Editorial

Why do bad things happen to good people?

I was lucky (I will leave it to my readers to decide if they agree with the word choice) to be in the Felix Office over looking Beit Quad at 7am on Thursday morning when the Beit fire alarm went off, driving students into the cold in their pajamas dressing gowns and masks. What could have been a great opportunity to moan about the situation and how sleepy you were with friends was turned into a strangely silent affair. Beit students stood spread out in the quad like mutually repellent magnets or the whole school morning exercise classes you sometimes see in Chinese schools.

I hope that they are alright.

This will be a year that many will dine out on in the future. They were the ones that really experienced the very worst of protracted lockdown, ensconsed for better or for worse, and strangely silent.

That is what concerns me the most. As I watched them gather in the quad, they did not complain or chat or congregate or do anything. They stood stoically, resigned and silent. I hope that they are building links. When I hear stories of gatherings in Hyde park, my heart soars. Bravo. I hope you all have some stories to tell when people ask you what it was like all those years in the future.
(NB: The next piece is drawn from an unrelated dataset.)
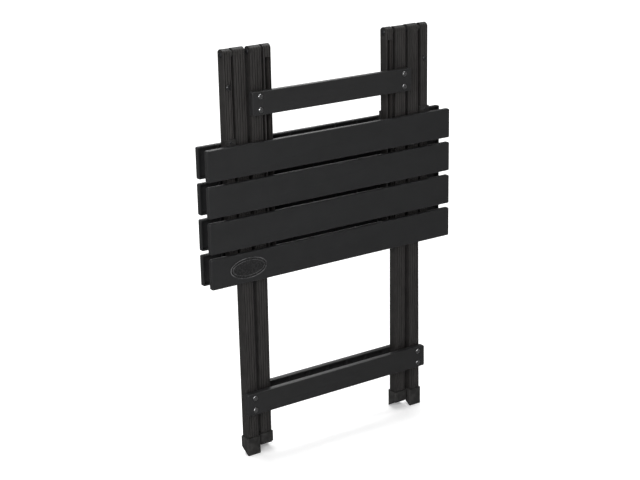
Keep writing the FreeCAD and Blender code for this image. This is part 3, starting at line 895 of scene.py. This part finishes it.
class TABLE_OT_screws(bpy.types.Operator):
    """Models the studs on the rails and the screws that hold the slats"""

    bl_idname = "slatted_table.screws"
    bl_label = "Studs and screws"

    def execute(self, context):
        for half, face in HALVES.items():
            outward, inward = (0, face, 0), (0, -face, 0)
            rail_face = face_y(half + "_rail_right", face)
            tab_face = face_y(half + "_slat_1", -face)
            stud_z = node_middle(half + "_rest_studs").z
            tab_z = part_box(half + "_slat_clips")[1].z - TAB_MIDDLE
            studs, screws = [], []
            for side in (LEFT, RIGHT):
                x = side * RAIL_X[half]
                studs.append(domed_head((x, rail_face, stud_z), outward, *STUD_HEAD))
                for i in range(1, SLATS_PER_HALF + 1):
                    seat = (x, rail_face - face * BAR_WALL, node_middle(half + "_slat_" + str(i)).z)
                    screws.append(domed_head(seat, inward, *SCREW_HEAD))
                screws.append(domed_head((x, tab_face, tab_z), outward, *TAB_SCREW_HEAD))
            finish_piece(joined(studs, half + "_stud_heads"), "screw_metal", half + "_top",
                         half + "_rest_studs")
            finish_piece(joined(screws, half + "_screw_heads"), "screw_metal", half + "_top",
                         half + "_slat_screws")
        return {"FINISHED"}


# ---- Stage

CAMERA_PLACE = Vector((-1.34466, -1.89337, 1.05521))
CAMERA_AZIMUTH = math.radians(34.963)
CAMERA_PITCH = math.radians(-17.282)
CAMERA_ROLL = math.radians(-1.086)
CAMERA_LENS = 83.36
CAMERA_SENSOR = 36
CAMERA_REACH = 100
FLOOR_SIZE = 60.0
FLOOR_GLOW = 0.28
# Strength of the soft light from all round, and of the plain wall that closes the view
AMBIENT = 0.10
PLAIN_WALL = 1.0
OVERHEAD_STRENGTH = 3.3
OVERHEAD_SPREAD = math.radians(50)
OVERHEAD_TURN = (math.radians(-12), math.radians(6), 0)
# Place, aim, width, height and power of each soft light
SOFT_LIGHTS = {
    "front_key": ((-2.0, -1.45, 1.35), (-0.15, 0, 0.35), 1.1, 1.2, 31),
    "rear_panel": ((1.74, 3.41, 1.67), (0, 0, 0.5), 1.5, 1.1, 12),
    "small_key": ((-1.75, -2.35, 2.35), (0, 0, 0.4), 0.34, 0.34, 24),
}


class TABLE_OT_stage(bpy.types.Operator):
    """Sets the camera, floor and soft studio lights"""

    bl_idname = "slatted_table.stage"
    bl_label = "Stage"

    def execute(self, context):
        set_camera()
        set_floor()
        set_world()
        set_lights()
        context.scene.view_settings.view_transform = "Standard"
        context.scene.view_settings.look = "None"
        return {"FINISHED"}


def set_camera():
    """A long lens at front left, looking slightly down."""
    data = bpy.data.cameras.new("camera")
    data.lens = CAMERA_LENS
    data.sensor_width = CAMERA_SENSOR
    data.clip_end = CAMERA_REACH
    camera = bpy.data.objects.new("camera", data)
    forward = Vector((math.sin(CAMERA_AZIMUTH) * math.cos(CAMERA_PITCH),
                      math.cos(CAMERA_AZIMUTH) * math.cos(CAMERA_PITCH), math.sin(CAMERA_PITCH)))
    flat_right = Vector((math.cos(CAMERA_AZIMUTH), -math.sin(CAMERA_AZIMUTH), 0))
    flat_up = flat_right.cross(forward)
    right = flat_right * math.cos(CAMERA_ROLL) + flat_up * math.sin(CAMERA_ROLL)
    up = right.cross(forward)
    turn = Matrix((right, up, -forward)).transposed().to_4x4()
    camera.matrix_world = Matrix.Translation(CAMERA_PLACE) @ turn
    bpy.context.scene.collection.objects.link(camera)
    bpy.context.scene.camera = camera


def set_floor():
    """A wide pale floor that glows enough to stay white, and isn't mirrored in the table."""
    deselect()
    bpy.ops.mesh.primitive_plane_add(size=FLOOR_SIZE, location=(0, 0, 0))
    floor = bpy.context.object
    floor.name = "floor"
    paper = Surface("floor_paper", 0, 0.62, 0.3)
    cloud = paper.spread(paper.noise(paper.place(), scale=3, detail=4), 0, 1)
    colour = settings().finish.floor
    paper.give({
        "Base Color": paper.blended(cloud, shade(colour, 0.985), shade(colour, 1.01)),
        "Emission Color": (1, 1, 1, 1),
        "Emission Strength": FLOOR_GLOW,
    })
    floor.data.materials.append(paper.material)
    floor.visible_glossy = False


def set_world():
    """Soft light from all round, with a plain white wall behind it."""
    world = bpy.data.worlds.new("studio")
    bpy.context.scene.world = world
    world.use_nodes = True
    sky = NodeMaker(world.node_tree)
    seen = sky.add("ShaderNodeLightPath", {}).outputs["Is Camera Ray"]
    background = world.node_tree.nodes["Background"]
    sky.feed(background.inputs["Color"], (1, 1, 1, 1))
    sky.feed(background.inputs["Strength"], sky.spread(seen, AMBIENT, PLAIN_WALL, 0, 1))


def add_light(name, kind, power):
    """A light of one kind at the origin."""
    data = bpy.data.lights.new(name, kind)
    data.energy = power
    light = bpy.data.objects.new(name, data)
    bpy.context.scene.collection.objects.link(light)
    return light


def set_lights():
    """A wide overhead light, and soft lights in front and behind."""
    overhead = add_light("overhead", "SUN", OVERHEAD_STRENGTH)
    overhead.data.angle = OVERHEAD_SPREAD
    overhead.rotation_euler = OVERHEAD_TURN
    for name, (place, aim, width, height, power) in SOFT_LIGHTS.items():
        light = add_light(name, "AREA", power)
        light.data.shape = "RECTANGLE"
        light.data.size, light.data.size_y = width, height
        light.location = place
        light.rotation_euler = (Vector(aim) - Vector(place)).to_track_quat("-Z", "Y").to_euler()


# ---- Panel and registration

class TABLE_PT_panel(bpy.types.Panel):
    """Lists the pieces in the order they are made"""

    bl_idname = "TABLE_PT_panel"
    bl_label = "Slatted Table"
    bl_space_type = "VIEW_3D"
    bl_region_type = "UI"
    bl_category = "Table"

    def draw(self, context):
        """Puts one button for each step in the sidebar."""
        for operator in OPERATORS:
            self.layout.operator(operator.bl_idname)


OPERATORS = (TABLE_OT_finishes, TABLE_OT_slats, TABLE_OT_crossbars, TABLE_OT_feet, TABLE_OT_badge,
             TABLE_OT_rivets, TABLE_OT_screws, TABLE_OT_stage)
GROUPS = (MouldedSizes, FootSizes, BadgeSizes, Finishes, TableSettings)


def register():
    """Makes the settings, operators and panel known to the program."""
    for cls in GROUPS + OPERATORS + (TABLE_PT_panel,):
        bpy.utils.register_class(cls)
    bpy.types.Scene.slatted_table = PointerProperty(type=TableSettings)


def unregister():
    """Takes them away again."""
    del bpy.types.Scene.slatted_table
    for cls in reversed(GROUPS + OPERATORS + (TABLE_PT_panel,)):
        bpy.utils.unregister_class(cls)


def main():
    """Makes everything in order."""
    register()
    for operator in OPERATORS:
        group, name = operator.bl_idname.split(".")
        getattr(getattr(bpy.ops, group), name)()


if __name__ == "__main__":
    main()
As London descends once more into a period of rule tightening, studies and articles, some published in these very pages, suggest that things are only going to get worse, however I call on first years and other students to restrain themselves and consider the health of the wider population. A very dear friend of mine refused all throughout the summer to come out despite appeals from all his friends. His reasoning was simple “If a single person were to be hurt as a result of my actions I could never forgive myself” he would repeat over and over. I think this is a valuable lesson for all of us. I have seen people close to me have their ideas of what the future was going to look like cruelly and suddenly torn away from them and it is not a fate I would wish upon my worst enemy. As paternalistic rules return and grow stricter, let us all show personal responsibility, the most powerful response to fussing.